>> start The records
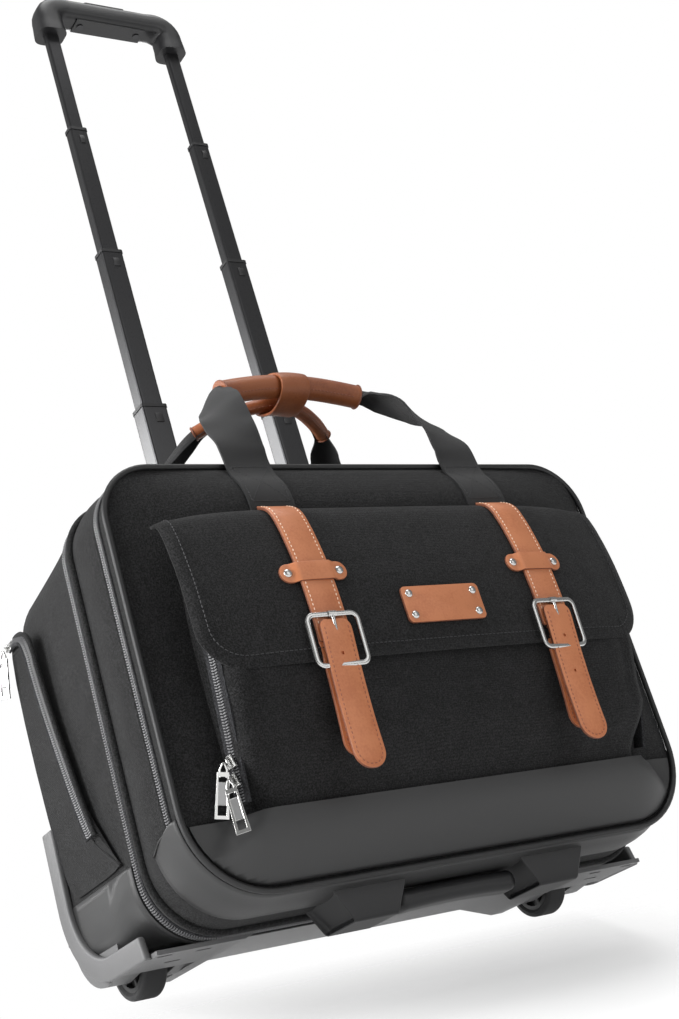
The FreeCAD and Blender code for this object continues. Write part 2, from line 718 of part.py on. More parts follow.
def grip():
    """Arched grip: a bar with two legs that take the thinnest tubes."""
    wide = "tube_x + grip_over"
    loop = [
        (f"-({wide})", "grip_base", None),
        (f"-({wide}) + grip_leg", "grip_base", None),
        (f"-({wide}) + grip_leg", "grip_top - grip_bar", "grip_arch"),
        (f"{wide} - grip_leg", "grip_top - grip_bar", "grip_arch"),
        (f"{wide} - grip_leg", "grip_base", None),
        (wide, "grip_base", None),
        (wide, "grip_top", "grip_round"),
        (f"-({wide})", "grip_top", "grip_round"),
    ]
    body = padded_body("XZ_Plane", "-(trolley_y + grip_deep / 2)", [loop], "grip_deep")
    wells = []
    for side in (-1, 1):
        section = stage_section(times(side, "tube_x"), 0, "0")
        wells.append(flat_body([section], ("grip_base - 1", "grip_base + grip_tall / 3")))
    slot = box(("-button_long / 2 - seat_gap", "button_long / 2 + seat_gap"),
               ("trolley_y - button_wide / 2 - seat_gap", "trolley_y + button_wide / 2 + seat_gap"),
               ("grip_top - 2 * button_travel - 1", "grip_top + 1"))
    reach = f"({wide} - grip_leg - grip_plate_inset)"
    seat = box((f"-{reach}", reach), ("trolley_y - grip_deep / 3", "trolley_y + grip_deep / 3"),
               ("grip_top - grip_bar - 1", "grip_top - grip_bar + grip_seat"))
    node(cut(body, *wells, slot, seat), "grip_shell")
    y = ("trolley_y - grip_deep / 3", "trolley_y + grip_deep / 3")
    plate = flat_body([rectangle((f"-{reach}", reach), y)],
                      ("grip_top - grip_bar + grip_seat / 4", "grip_top - grip_bar + grip_seat"))
    node(plate, "grip_underside")
    heads = []
    for side in (-1, 1):
        start = (times(side, f"{reach} - 6"), "trolley_y", "grip_top - grip_bar - grip_seat / 4")
        heads.append(rod("rivet_radius", start, "z", "grip_seat / 2"))
    node(group(*heads), "grip_screws")


def release_button():
    x = ("-button_long / 2", "button_long / 2")
    y = ("trolley_y - button_wide / 2", "trolley_y + button_wide / 2")
    low = "grip_top - button_travel - 0.6"
    node(flat_body([rectangle(x, y, "3")], (low, "grip_top + button_travel - 0.5")), "release_button")


# --- flap and leather ------------------------------------------------------------------------

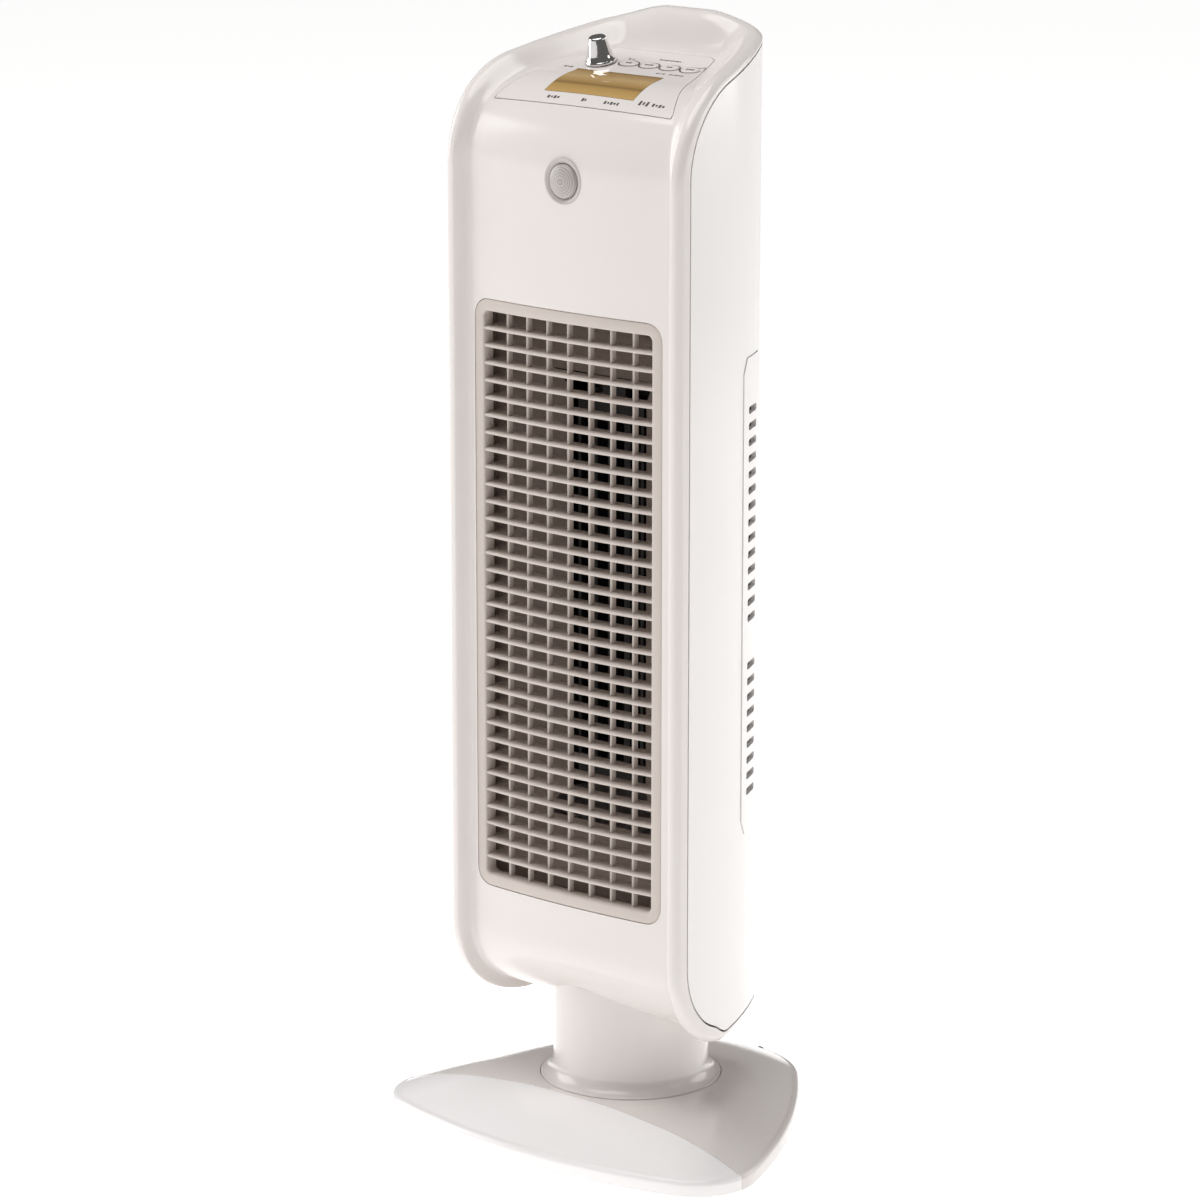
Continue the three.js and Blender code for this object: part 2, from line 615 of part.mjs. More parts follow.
// -- Vent covers: two slotted panels that clip into the rear shell.
const slotRows = [VENT_UPPER, VENT_LOWER]
  .flatMap(({ first, count }) => Array.from({ length: count }, (_, i) => first + VENT_PITCH * i));
const slotSpan = [VENT_SLOT_FROM, VENT_SLOT_TO]
  .map((share) => sideNormalAt(lerp(VENT_START_Y, VENT_END_Y, share)));
const slotCut = (z) => extrudeZ([
  ...arc(SIDE_CENTRE_X, BODY_FRONT, SIDE_RADIUS + REACH, slotSpan[0], slotSpan[1], 1),
  ...arc(SIDE_CENTRE_X, BODY_FRONT, SIDE_RADIUS - REACH, slotSpan[1], slotSpan[0], 1),
], z - VENT_SLOT_HEIGHT / 2, z + VENT_SLOT_HEIGHT / 2);
const ventBlank = ventBand(VENT_PROUD, WALL, 0);
const ventCover = slotRows.reduce((cover, z) => cover.subtract(slotCut(z)), ventBlank);
piece(tower, 'vent_cover_right', ventCover, white);
piece(tower, 'vent_cover_left', mirrorX(ventCover), white);

// -- Outlet grille: one moulding of a frame, level louvres and the upright fins that cross them.
const crownRadius = (BODY_HALF_WIDTH - RIM_WALL_FRONT) ** 2 / (2 * PANEL_CROWN);
const crownBow = (x) => x * x / (2 * crownRadius);
function crownBand(halfWidth, front, back, steps = 8) {
  const xs = Array.from({ length: steps + 1 }, (_, i) => lerp(-halfWidth, halfWidth, i / steps));
  return [
    ...xs.map((x) => [x, panelFrontY + crownBow(x) + front]),
    ...xs.reverse().map((x) => [x, panelFrontY + crownBow(x) + back]),
  ];
}
const innerHalf = GRILLE_WIDTH / 2 - GRILLE_BORDER;
const grilleTop = GRILLE_BOTTOM + GRILLE_HEIGHT;
const louvrePitch = (GRILLE_HEIGHT - 2 * GRILLE_BORDER) / (LOUVRE_COUNT + 1);
const frameBlank = extrudeZ(crownBand(GRILLE_WIDTH / 2, 0, GRILLE_THICKNESS), GRILLE_BOTTOM, grilleTop)
  .intersect(grilleOpening(0));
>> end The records
Requirement:
Write out the entire listing exactly.

The response:
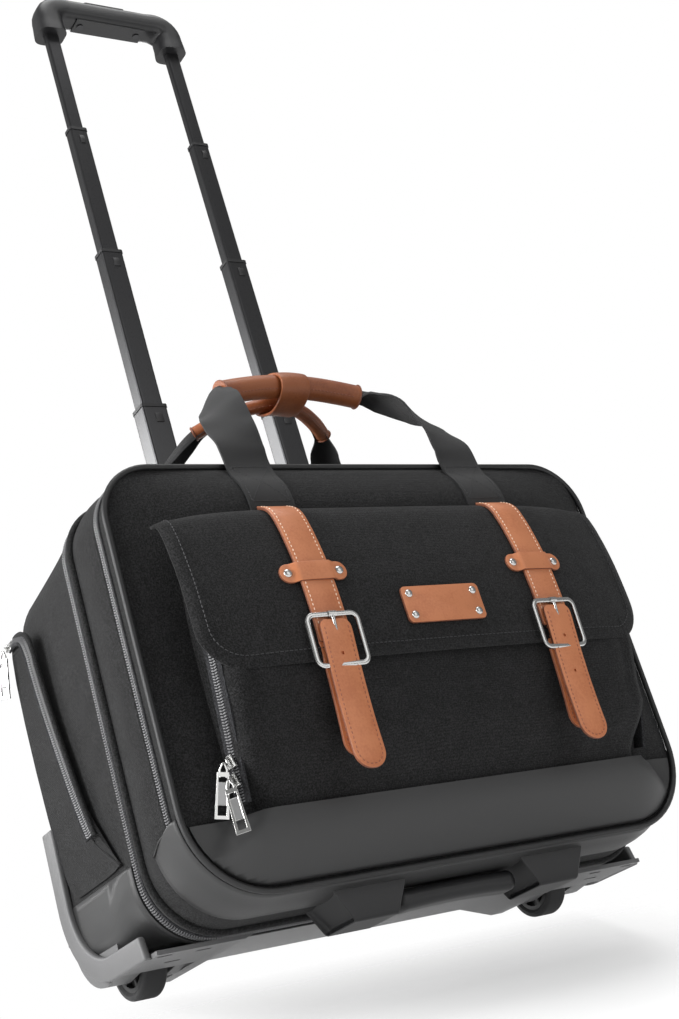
The FreeCAD and Blender code for this object continues. Write part 2, from line 718 of part.py on. More parts follow.
def grip():
    """Arched grip: a bar with two legs that take the thinnest tubes."""
    wide = "tube_x + grip_over"
    loop = [
        (f"-({wide})", "grip_base", None),
        (f"-({wide}) + grip_leg", "grip_base", None),
        (f"-({wide}) + grip_leg", "grip_top - grip_bar", "grip_arch"),
        (f"{wide} - grip_leg", "grip_top - grip_bar", "grip_arch"),
        (f"{wide} - grip_leg", "grip_base", None),
        (wide, "grip_base", None),
        (wide, "grip_top", "grip_round"),
        (f"-({wide})", "grip_top", "grip_round"),
    ]
    body = padded_body("XZ_Plane", "-(trolley_y + grip_deep / 2)", [loop], "grip_deep")
    wells = []
    for side in (-1, 1):
        section = stage_section(times(side, "tube_x"), 0, "0")
        wells.append(flat_body([section], ("grip_base - 1", "grip_base + grip_tall / 3")))
    slot = box(("-button_long / 2 - seat_gap", "button_long / 2 + seat_gap"),
               ("trolley_y - button_wide / 2 - seat_gap", "trolley_y + button_wide / 2 + seat_gap"),
               ("grip_top - 2 * button_travel - 1", "grip_top + 1"))
    reach = f"({wide} - grip_leg - grip_plate_inset)"
    seat = box((f"-{reach}", reach), ("trolley_y - grip_deep / 3", "trolley_y + grip_deep / 3"),
               ("grip_top - grip_bar - 1", "grip_top - grip_bar + grip_seat"))
    node(cut(body, *wells, slot, seat), "grip_shell")
    y = ("trolley_y - grip_deep / 3", "trolley_y + grip_deep / 3")
    plate = flat_body([rectangle((f"-{reach}", reach), y)],
                      ("grip_top - grip_bar + grip_seat / 4", "grip_top - grip_bar + grip_seat"))
    node(plate, "grip_underside")
    heads = []
    for side in (-1, 1):
        start = (times(side, f"{reach} - 6"), "trolley_y", "grip_top - grip_bar - grip_seat / 4")
        heads.append(rod("rivet_radius", start, "z", "grip_seat / 2"))
    node(group(*heads), "grip_screws")


def release_button():
    x = ("-button_long / 2", "button_long / 2")
    y = ("trolley_y - button_wide / 2", "trolley_y + button_wide / 2")
    low = "grip_top - button_travel - 0.6"
    node(flat_body([rectangle(x, y, "3")], (low, "grip_top + button_travel - 0.5")), "release_button")


# --- flap and leather ------------------------------------------------------------------------

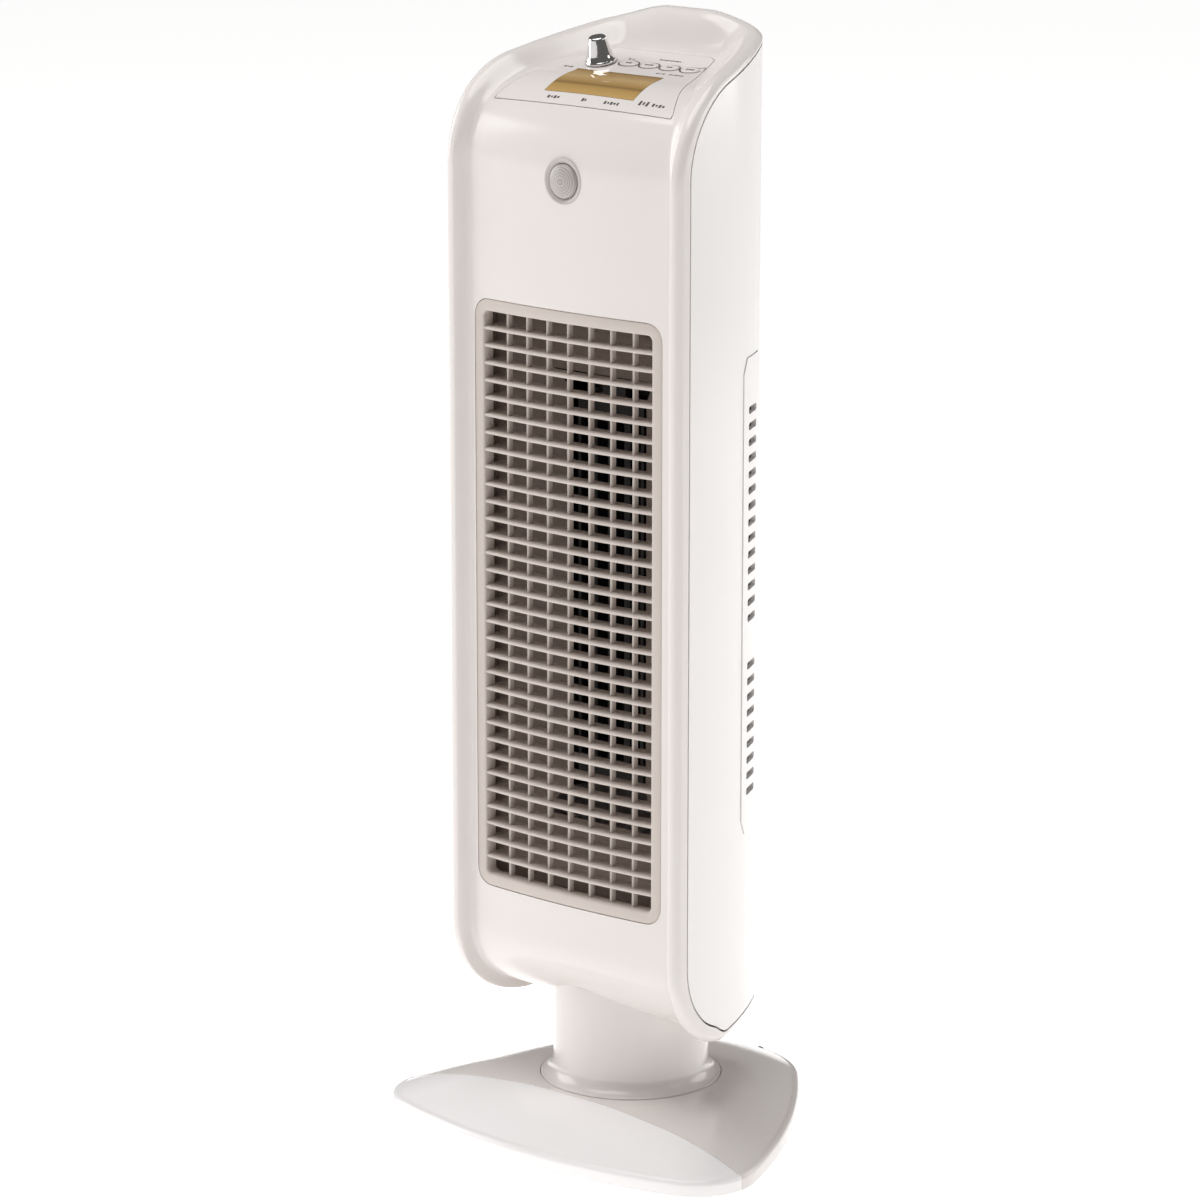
Continue the three.js and Blender code for this object: part 2, from line 615 of part.mjs. More parts follow.
// -- Vent covers: two slotted panels that clip into the rear shell.
const slotRows = [VENT_UPPER, VENT_LOWER]
  .flatMap(({ first, count }) => Array.from({ length: count }, (_, i) => first + VENT_PITCH * i));
const slotSpan = [VENT_SLOT_FROM, VENT_SLOT_TO]
  .map((share) => sideNormalAt(lerp(VENT_START_Y, VENT_END_Y, share)));
const slotCut = (z) => extrudeZ([
  ...arc(SIDE_CENTRE_X, BODY_FRONT, SIDE_RADIUS + REACH, slotSpan[0], slotSpan[1], 1),
  ...arc(SIDE_CENTRE_X, BODY_FRONT, SIDE_RADIUS - REACH, slotSpan[1], slotSpan[0], 1),
], z - VENT_SLOT_HEIGHT / 2, z + VENT_SLOT_HEIGHT / 2);
const ventBlank = ventBand(VENT_PROUD, WALL, 0);
const ventCover = slotRows.reduce((cover, z) => cover.subtract(slotCut(z)), ventBlank);
piece(tower, 'vent_cover_right', ventCover, white);
piece(tower, 'vent_cover_left', mirrorX(ventCover), white);

// -- Outlet grille: one moulding of a frame, level louvres and the upright fins that cross them.
const crownRadius = (BODY_HALF_WIDTH - RIM_WALL_FRONT) ** 2 / (2 * PANEL_CROWN);
const crownBow = (x) => x * x / (2 * crownRadius);
function crownBand(halfWidth, front, back, steps = 8) {
  const xs = Array.from({ length: steps + 1 }, (_, i) => lerp(-halfWidth, halfWidth, i / steps));
  return [
    ...xs.map((x) => [x, panelFrontY + crownBow(x) + front]),
    ...xs.reverse().map((x) => [x, panelFrontY + crownBow(x) + back]),
  ];
}
const innerHalf = GRILLE_WIDTH / 2 - GRILLE_BORDER;
const grilleTop = GRILLE_BOTTOM + GRILLE_HEIGHT;
const louvrePitch = (GRILLE_HEIGHT - 2 * GRILLE_BORDER) / (LOUVRE_COUNT + 1);
const frameBlank = extrudeZ(crownBand(GRILLE_WIDTH / 2, 0, GRILLE_THICKNESS), GRILLE_BOTTOM, grilleTop)
  .intersect(grilleOpening(0));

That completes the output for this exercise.